I have been trying to document and share on Instagram the enormous amount of destruction. I’m also sharing resources there as I get them, though some information is changing daily, so when things have settled a little I’ll post a list here of how to help. This will be a long, long road or recovery, cleanup, and healing. What I’m hearing now is that financial donations are what is most needed. We are giving to Direct Relief, Los Angeles Fire Department Foundation, the Red Cross, and more hyper local efforts and GoFundMe accounts from friends and acquaintances.

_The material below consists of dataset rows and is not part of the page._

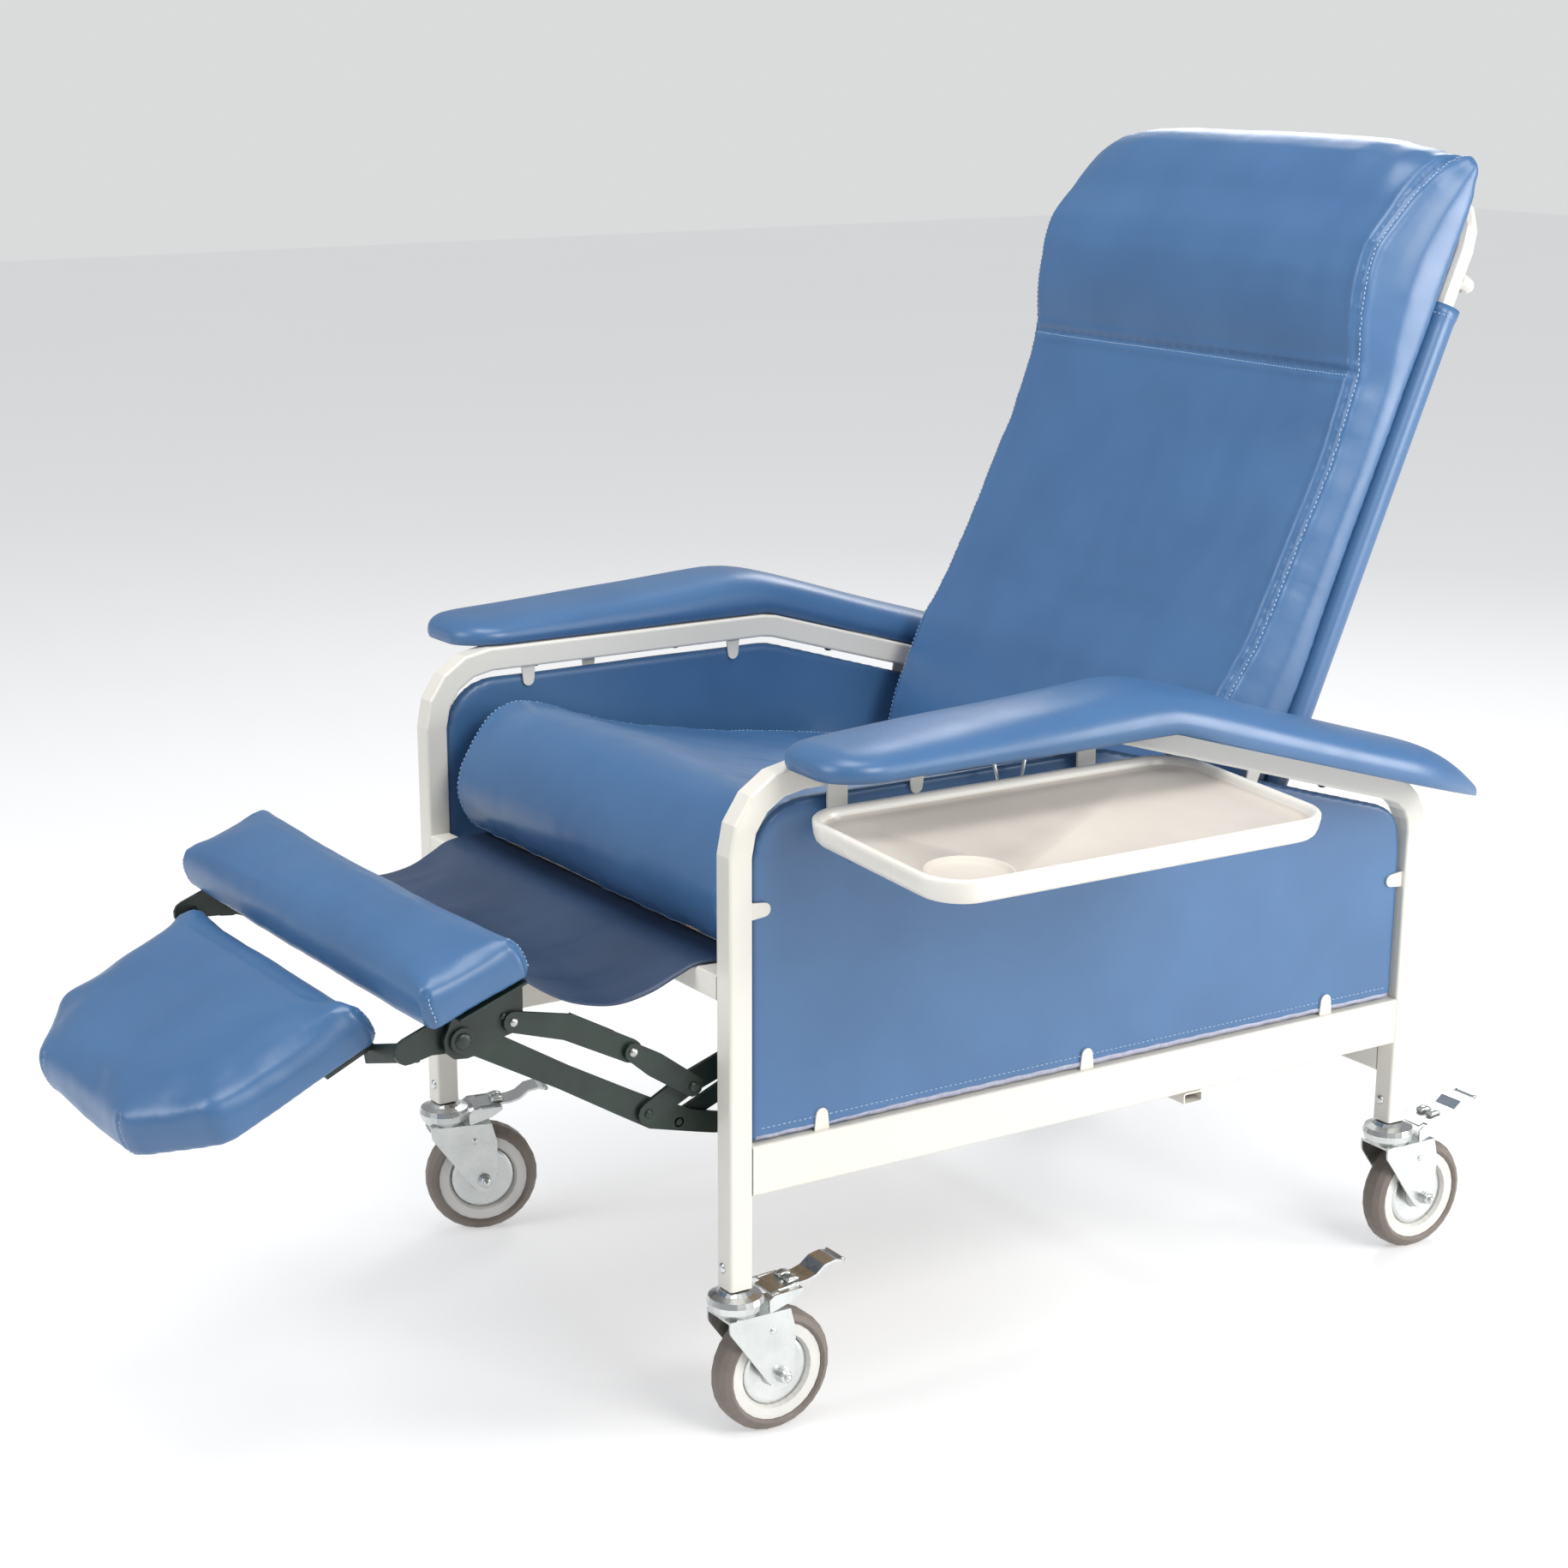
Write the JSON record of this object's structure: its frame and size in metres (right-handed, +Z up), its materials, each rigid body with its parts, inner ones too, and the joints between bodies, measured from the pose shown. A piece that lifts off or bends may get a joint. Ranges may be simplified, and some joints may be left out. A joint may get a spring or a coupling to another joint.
{
  "type": "patient recliner chair",
  "caption": "Wheeled patient recliner: white tube frame, blue vinyl seat, reclining back, folding leg rest with calf and foot pads, side tray and braked casters.",
  "frame": {"origin": "bottom centre of the bounding box: on the floor, level with the casters' lowest points, halfway from the foot pad's front to the back's rear and halfway from the right arm pad's outer edge to the tray's outer edge. The chair's middle plane is at x = -0.0805, since only the left side has a tray", "axes": "+Z up, -Y the way the sitter faces, +X to the sitter's left, the side with the tray"},
  "size_m": [1.015, 1.5082, 1.2101],
  "materials": {
    "white_paint": "gloss, off-white",
    "black_paint": "satin, near-black green",
    "zinc": "bright zinc plate",
    "blue_vinyl": "satin steel-blue vinyl upholstery",
    "tray_plastic": "off-white moulding",
    "tyre_rubber": "taupe grey, non-marking",
    "hub_plastic": "cream",
    "plywood": "bare plywood"
  },
  "bodies": {
    "frame": {"side_loop_left": "white_paint", "side_loop_right": "white_paint", "side_rail_left": "white_paint", "side_rail_right": "white_paint", "side_panel_left": "blue_vinyl", "side_panel_right": "blue_vinyl", "arm_pad_left": "blue_vinyl", "arm_pad_right": "blue_vinyl", "seat_side_plate_left": "black_paint", "seat_side_plate_right": "black_paint", "front_crossbar": "white_paint", "rear_crossbar": "white_paint", "under_crossbar": "white_paint", "seat_board": "plywood", "seat_cushion": "blue_vinyl", "tray_bracket": "white_paint"},
    "back": {"back_frame": "white_paint", "back_board": "plywood", "back_cover": "blue_vinyl", "back_cushion": "blue_vinyl"},
    "rear_link": {"rear_link_left": "black_paint", "rear_link_right": "black_paint", "torsion_tube": "black_paint"},
    "tail_link": {"tail_link_left": "black_paint", "tail_link_right": "black_paint"},
    "front_link": {"front_link_left": "black_paint", "front_link_right": "black_paint"},
    "riser_link": {"riser_link_left": "black_paint", "riser_link_right": "black_paint"},
    "upper_link": {"upper_link_left": "black_paint", "upper_link_right": "black_paint"},
    "calf_rest": {"calf_bracket_left": "black_paint", "calf_bracket_right": "black_paint", "calf_board": "plywood", "calf_pad": "blue_vinyl"},
    "foot_rest": {"foot_arm_left": "black_paint", "foot_arm_right": "black_paint", "foot_board": "plywood", "foot_pad": "blue_vinyl"},
    "apron": {"apron": "blue_vinyl"},
    "tray": {"tray": "tray_plastic", "tray_hinge_leaf": "zinc"},
    "caster_fl_fork": {"caster_fl_fork": "zinc"},
    "caster_fl_wheel": {"caster_fl_tyre": "tyre_rubber", "caster_fl_hub": "hub_plastic"},
    "caster_fl_pedal": {"caster_fl_pedal": "zinc"},
    "caster_fr_fork": {"caster_fr_fork": "zinc"},
    "caster_fr_wheel": {"caster_fr_tyre": "tyre_rubber", "caster_fr_hub": "hub_plastic"},
    "caster_fr_pedal": {"caster_fr_pedal": "zinc"},
    "caster_rl_fork": {"caster_rl_fork": "zinc"},
    "caster_rl_wheel": {"caster_rl_tyre": "tyre_rubber", "caster_rl_hub": "hub_plastic"},
    "caster_rl_pedal": {"caster_rl_pedal": "zinc"},
    "caster_rr_fork": {"caster_rr_fork": "zinc"},
    "caster_rr_wheel": {"caster_rr_tyre": "tyre_rubber", "caster_rr_hub": "hub_plastic"},
    "caster_rr_pedal": {"caster_rr_pedal": "zinc"}
  },
  "joints": [
    {"name": "back_recline", "type": "hinge", "parent": "frame", "child": "back", "pos_m": [-0.08048, 0.40418, 0.4161], "axis": [-1, 0, 0], "range_deg": [-13, 32]},
    {"name": "calf_rest_fold", "type": "hinge", "parent": "frame", "child": "rear_link", "pos_m": [-0.08048, -0.06782, 0.4206], "axis": [1, 0, 0], "range_deg": [0, 74.22]},
    {"name": "calf_rest_front_link", "type": "hinge", "parent": "rear_link", "child": "front_link", "pos_m": [-0.08048, -0.29182, 0.3366], "axis": [1, 0, 0], "range_deg": [-59.17, 0]},
    {"name": "calf_rest_knee", "type": "hinge", "parent": "front_link", "child": "calf_rest", "pos_m": [-0.08048, -0.48682, 0.4466], "axis": [1, 0, 0], "range_deg": [0, 57.95]},
    {"name": "calf_rest_foot_flip", "type": "hinge", "parent": "calf_rest", "child": "foot_rest", "pos_m": [-0.08048, -0.48682, 0.4466], "axis": [1, 0, 0], "range_deg": [0, 114.05]},
    {"name": "calf_rest_upper_link", "type": "hinge", "parent": "calf_rest", "child": "upper_link", "pos_m": [-0.08048, -0.43582, 0.4556], "axis": [1, 0, 0], "range_deg": [-59.23, 0]},
    {"name": "calf_rest_riser_link", "type": "hinge", "parent": "rear_link", "child": "riser_link", "pos_m": [-0.08048, -0.24782, 0.3586], "axis": [1, 0, 0], "range_deg": [-67.77, 0]},
    {"name": "calf_rest_tail_link", "type": "hinge", "parent": "frame", "child": "tail_link", "pos_m": [-0.08048, -0.03582, 0.4116], "axis": [1, 0, 0], "range_deg": [0, 74.01]},
    {"name": "calf_rest_apron", "type": "hinge", "parent": "frame", "child": "apron", "pos_m": [-0.08048, -0.23582, 0.4736], "axis": [1, 0, 0], "range_deg": [0, 72.05]},
    {"name": "arm_tray_fold", "type": "hinge", "parent": "frame", "child": "tray", "pos_m": [0.25952, 0.20818, 0.6036], "axis": [0, 1, 0], "range_deg": [0, 88]},
    {"name": "caster_fl_swivel", "type": "hinge", "parent": "frame", "child": "caster_fl_fork", "pos_m": [0.22932, -0.22112, 0.1496], "axis": [0, 0, 1], "continuous": true},
    {"name": "caster_fl_wheel_spin", "type": "hinge", "parent": "caster_fl_fork", "child": "caster_fl_wheel", "pos_m": [0.22981, -0.18112, 0.0631], "axis": [0.9999, -0.0122, 0], "continuous": true},
    {"name": "caster_fl_brake", "type": "hinge", "parent": "caster_fl_fork", "child": "caster_fl_pedal", "pos_m": [0.22956, -0.20112, 0.1381], "axis": [-0.9999, 0.0122, 0], "range_deg": [0, 12]},
    {"name": "caster_fr_swivel", "type": "hinge", "parent": "frame", "child": "caster_fr_fork", "pos_m": [-0.39028, -0.22112, 0.1496], "axis": [0, 0, 1], "continuous": true},
    {"name": "caster_fr_wheel_spin", "type": "hinge", "parent": "caster_fr_fork", "child": "caster_fr_wheel", "pos_m": [-0.37859, -0.18286, 0.0631], "axis": [0.9563, -0.2924, 0], "continuous": true},
    {"name": "caster_fr_brake", "type": "hinge", "parent": "caster_fr_fork", "child": "caster_fr_pedal", "pos_m": [-0.38444, -0.20199, 0.1381], "axis": [-0.9563, 0.2924, 0], "range_deg": [0, 12]},
    {"name": "caster_rl_swivel", "type": "hinge", "parent": "frame", "child": "caster_rl_fork", "pos_m": [0.22932, 0.63748, 0.1496], "axis": [0, 0, 1], "continuous": true},
    {"name": "caster_rl_wheel_spin", "type": "hinge", "parent": "caster_rl_fork", "child": "caster_rl_wheel", "pos_m": [0.23015, 0.67747, 0.0631], "axis": [0.9998, -0.0209, 0], "continuous": true},
    {"name": "caster_rl_brake", "type": "hinge", "parent": "caster_rl_fork", "child": "caster_rl_pedal", "pos_m": [0.22974, 0.65748, 0.1381], "axis": [-0.9998, 0.0209, 0], "range_deg": [0, 12]},
    {"name": "caster_rr_swivel", "type": "hinge", "parent": "frame", "child": "caster_rr_fork", "pos_m": [-0.39028, 0.63748, 0.1496], "axis": [0, 0, 1], "continuous": true},
    {"name": "caster_rr_wheel_spin", "type": "hinge", "parent": "caster_rr_fork", "child": "caster_rr_wheel", "pos_m": [-0.38944, 0.67747, 0.0631], "axis": [0.9998, -0.0209, 0], "continuous": true},
    {"name": "caster_rr_brake", "type": "hinge", "parent": "caster_rr_fork", "child": "caster_rr_pedal", "pos_m": [-0.38986, 0.65748, 0.1381], "axis": [-0.9998, 0.0209, 0], "range_deg": [0, 12]}
  ],
  "couplings": [
    {"joint": "calf_rest_front_link", "follows": "calf_rest_fold", "ratio": -0.79655},
    {"joint": "calf_rest_knee", "follows": "calf_rest_fold", "ratio": 0.78011},
    {"joint": "calf_rest_foot_flip", "follows": "calf_rest_fold", "ratio": 1.536},
    {"joint": "calf_rest_upper_link", "follows": "calf_rest_fold", "ratio": -0.79736},
    {"joint": "calf_rest_riser_link", "follows": "calf_rest_fold", "ratio": -0.91242},
    {"joint": "calf_rest_tail_link", "follows": "calf_rest_fold", "ratio": 0.9965},
    {"joint": "calf_rest_apron", "follows": "calf_rest_fold", "ratio": 0.97009}
  ]
}
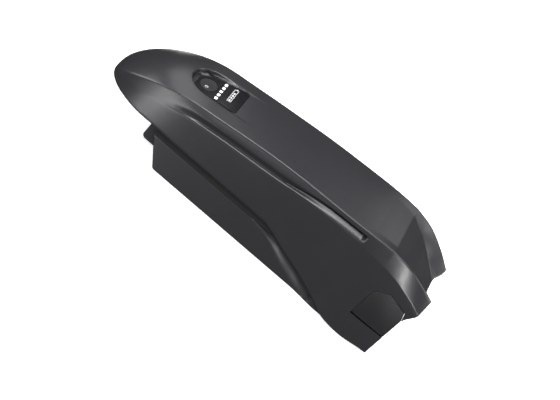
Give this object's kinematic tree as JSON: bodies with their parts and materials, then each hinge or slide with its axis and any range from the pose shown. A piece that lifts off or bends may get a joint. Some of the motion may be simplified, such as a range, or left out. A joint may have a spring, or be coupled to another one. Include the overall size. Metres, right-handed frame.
{
  "type": "e-bike battery pack",
  "caption": "Long down-tube bicycle battery pack with a rounded nose, recessed power button and lights, side charge port and end discharge socket.",
  "frame": {"origin": "under the middle of the pack's length and width, level with the lowest edge of the shell's skirts", "axes": "+X along the pack towards the discharge socket, +Y away from the charge port side, +Z out of the face with the power button"},
  "size_m": [0.372, 0.0874, 0.1169],
  "materials": {
    "shell_grey": "satin moulded plastic with fine grain",
    "case_grey": "matt moulded plastic with fine grain",
    "dark_plastic": "matt black moulded plastic",
    "lens_black": "gloss black",
    "light_white": "white diffuser",
    "soft_black": "matt elastomer",
    "steel": "plated steel",
    "nickel": "nickel-plated strip",
    "contact_gold": "plated contact",
    "cell_wrap": "blue shrink wrap",
    "holder_white": "natural flame-retardant plastic",
    "board_green": "solder resist",
    "component_black": "moulded epoxy",
    "aluminium": "milled",
    "paper": "insulating paper",
    "foam": "closed-cell foam",
    "fuse_orange": "translucent amber moulding",
    "wire_red": "silicone insulation",
    "wire_black": "silicone insulation",
    "wire_grey": "silicone insulation"
  },
  "bodies": {
    "pack": {"upper_shell": "shell_grey", "lower_case": "case_grey", "nose_plate": "case_grey", "case_gasket": "soft_black", "lock_keeper": "dark_plastic", "keeper_screws": "steel", "case_screws": "steel", "cells": "cell_wrap", "holder_left": "holder_white", "holder_right": "holder_white", "tie_rods": "steel", "bus_left": "nickel", "bus_right": "nickel", "insulator_left": "paper", "insulator_right": "paper", "foam_pad": "foam", "thermistors": "component_black", "bms_board": "board_green", "board_screws": "steel", "bms_chips": "component_black", "heat_plate": "aluminium", "indicator_bezel": "shell_grey", "indicator_lens": "lens_black", "button_seal": "soft_black", "charge_lights": "light_white", "light_board": "board_green", "light_chips": "light_white", "tact_switch": "component_black", "panel_screws": "steel", "indicator_cable": "wire_black", "cover_pin": "steel", "port_frame": "dark_plastic", "charge_socket": "dark_plastic", "charge_contacts": "contact_gold", "port_screws": "steel", "end_cap": "dark_plastic", "cap_seal": "soft_black", "cap_screws": "steel", "vent_plug": "dark_plastic", "discharge_socket": "dark_plastic", "power_contacts": "contact_gold", "signal_contacts": "contact_gold", "main_fuse": "fuse_orange", "positive_cable": "wire_red", "negative_cable": "wire_black", "signal_cable": "wire_grey", "charge_cable": "wire_red", "balance_cable": "wire_grey"},
    "button": {"power_button": "lens_black"},
    "cover": {"port_cover": "dark_plastic", "cover_plug": "soft_black"}
  },
  "joints": [
    {"name": "button_press", "type": "slide", "parent": "pack", "child": "button", "axis": [0.2605, 0, -0.9655], "range_m": [0, 0.0008], "stiffness_N_per_m": 2500},
    {"name": "cover_hinge", "type": "hinge", "parent": "pack", "child": "cover", "pos_m": [0.15692, -0.04025, 0.0336], "axis": [0.9995, 0.03, 0], "range_deg": [0, 90]}
  ]
}
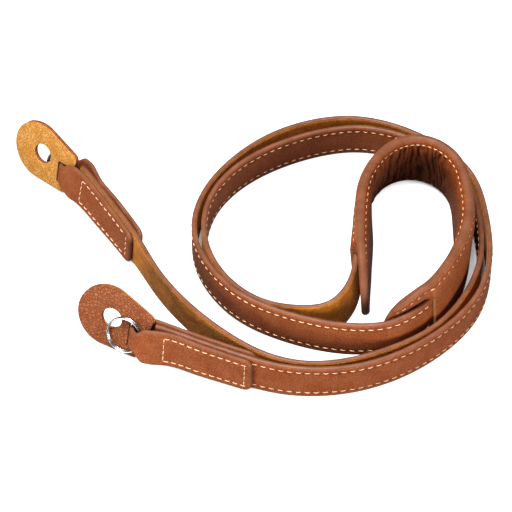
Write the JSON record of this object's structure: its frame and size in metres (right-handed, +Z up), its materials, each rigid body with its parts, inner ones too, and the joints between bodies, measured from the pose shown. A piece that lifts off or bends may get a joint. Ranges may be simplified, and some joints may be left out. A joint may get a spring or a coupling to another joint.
{
  "type": "camera neck strap",
  "caption": "Coiled leather camera neck strap with a padded slip-on neck pad and a leather guard and split ring at each end.",
  "frame": {"origin": "middle of the footprint, on the surface that the strap lies on", "axes": "+Z up from the surface; +X to the right and +Y away, seen from the side where both ends point left"},
  "size_m": [0.1911, 0.1347, 0.0324],
  "materials": {
    "strap_leather": "smooth brown leather with a fine grain, semi-gloss",
    "strap_lining": "golden brown suede, matt",
    "pad_face": "soft brown leather, semi-gloss",
    "pad_back": "soft brown leather, padded and gathered",
    "end_loop_a": "smooth brown leather with a fine grain, semi-gloss",
    "end_loop_b": "smooth brown leather with a fine grain, semi-gloss",
    "guard_a": "leather plate, golden suede on its back",
    "guard_b": "leather plate with a pebbled brown face",
    "ring_a": "nickel-plated steel wire, polished",
    "ring_b": "nickel-plated steel wire, polished",
    "thread": "waxed thread, light tan"
  },
  "bodies": {
    "root": {"strap_leather": "strap_leather", "strap_lining": "strap_lining", "pad_face": "pad_face", "pad_back": "pad_back", "end_loop_a": "end_loop_a", "end_loop_b": "end_loop_b", "guard_a": "guard_a", "guard_b": "guard_b", "ring_a": "ring_a", "ring_b": "ring_b"}
  },
  "joints": []
}
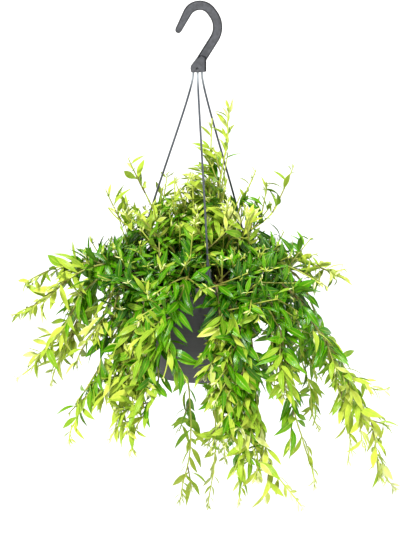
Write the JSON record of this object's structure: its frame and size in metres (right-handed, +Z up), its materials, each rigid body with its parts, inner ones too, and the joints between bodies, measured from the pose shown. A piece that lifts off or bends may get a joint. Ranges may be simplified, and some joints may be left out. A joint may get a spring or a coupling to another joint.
{
  "type": "hanging potted plant",
  "caption": "Trailing houseplant with glossy lance-shaped leaves on arching shoots, in a tapered plastic pot hung by strands from a moulded hook.",
  "frame": {"origin": "inside top of the hook's crown, the point that bears on the rod or ceiling hook it hangs from", "axes": "+Z up along the height of the plant, +X to the right as seen from the front, the hook's plane is XZ and the front faces -Y"},
  "size_m": [0.4527, 0.2964, 0.6465],
  "materials": {
    "pot": "matte mid-dark grey moulded plastic with faint rings",
    "soil": "dark brown moist potting mix with bark and pale specks",
    "hook": "satin grey moulded plastic",
    "strand": "satin blue-grey moulded plastic",
    "foliage": "glossy fresh green leaves, paler and yellower towards the tips, on olive stems"
  },
  "bodies": {
    "root": {"pot": "pot", "soil": "soil", "hanger_hook": "hook", "strand_front": "strand", "strand_right": "strand", "strand_left": "strand", "shoot_01": "foliage", "shoot_02": "foliage", "shoot_03": "foliage", "shoot_04": "foliage", "shoot_05": "foliage", "shoot_06": "foliage", "shoot_07": "foliage", "shoot_08": "foliage", "shoot_09": "foliage", "shoot_10": "foliage", "shoot_11": "foliage", "shoot_12": "foliage", "shoot_13": "foliage", "shoot_14": "foliage", "shoot_15": "foliage", "shoot_16": "foliage", "shoot_17": "foliage", "shoot_18": "foliage", "shoot_19": "foliage", "shoot_20": "foliage", "shoot_21": "foliage", "shoot_22": "foliage", "shoot_23": "foliage", "shoot_24": "foliage", "shoot_25": "foliage", "shoot_26": "foliage", "shoot_27": "foliage", "shoot_28": "foliage", "shoot_29": "foliage", "shoot_30": "foliage", "shoot_31": "foliage", "shoot_32": "foliage", "shoot_33": "foliage", "shoot_34": "foliage", "shoot_35": "foliage", "shoot_36": "foliage", "shoot_37": "foliage", "shoot_38": "foliage", "shoot_39": "foliage", "shoot_40": "foliage", "shoot_41": "foliage", "shoot_42": "foliage", "shoot_43": "foliage", "shoot_44": "foliage", "shoot_45": "foliage", "shoot_46": "foliage", "shoot_47": "foliage", "shoot_48": "foliage", "shoot_49": "foliage", "shoot_50": "foliage", "shoot_51": "foliage", "shoot_52": "foliage", "shoot_53": "foliage"}
  },
  "joints": []
}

I am so proud of (but not surprised by) the outpouring of donations and volunteers across the city. Our school has become a donation site, so we’ve seen first hand how many people want to help. This afternoon I offered up my podcast studio for an important episode about grief and loss for a large show that will help spread the message far and wide to the many who are just at the beginning of this devastating process. I’ll post more about that when I can.
Thank you for letting me share this story. I remain committed to writing more this year, and though I had lots of plans for what that would look like, it seems that dispatches from Los Angeles will be part of what I’m sharing.
Thank you for your love, support, and prayers during this time. This beautiful city will need all of it in the coming days.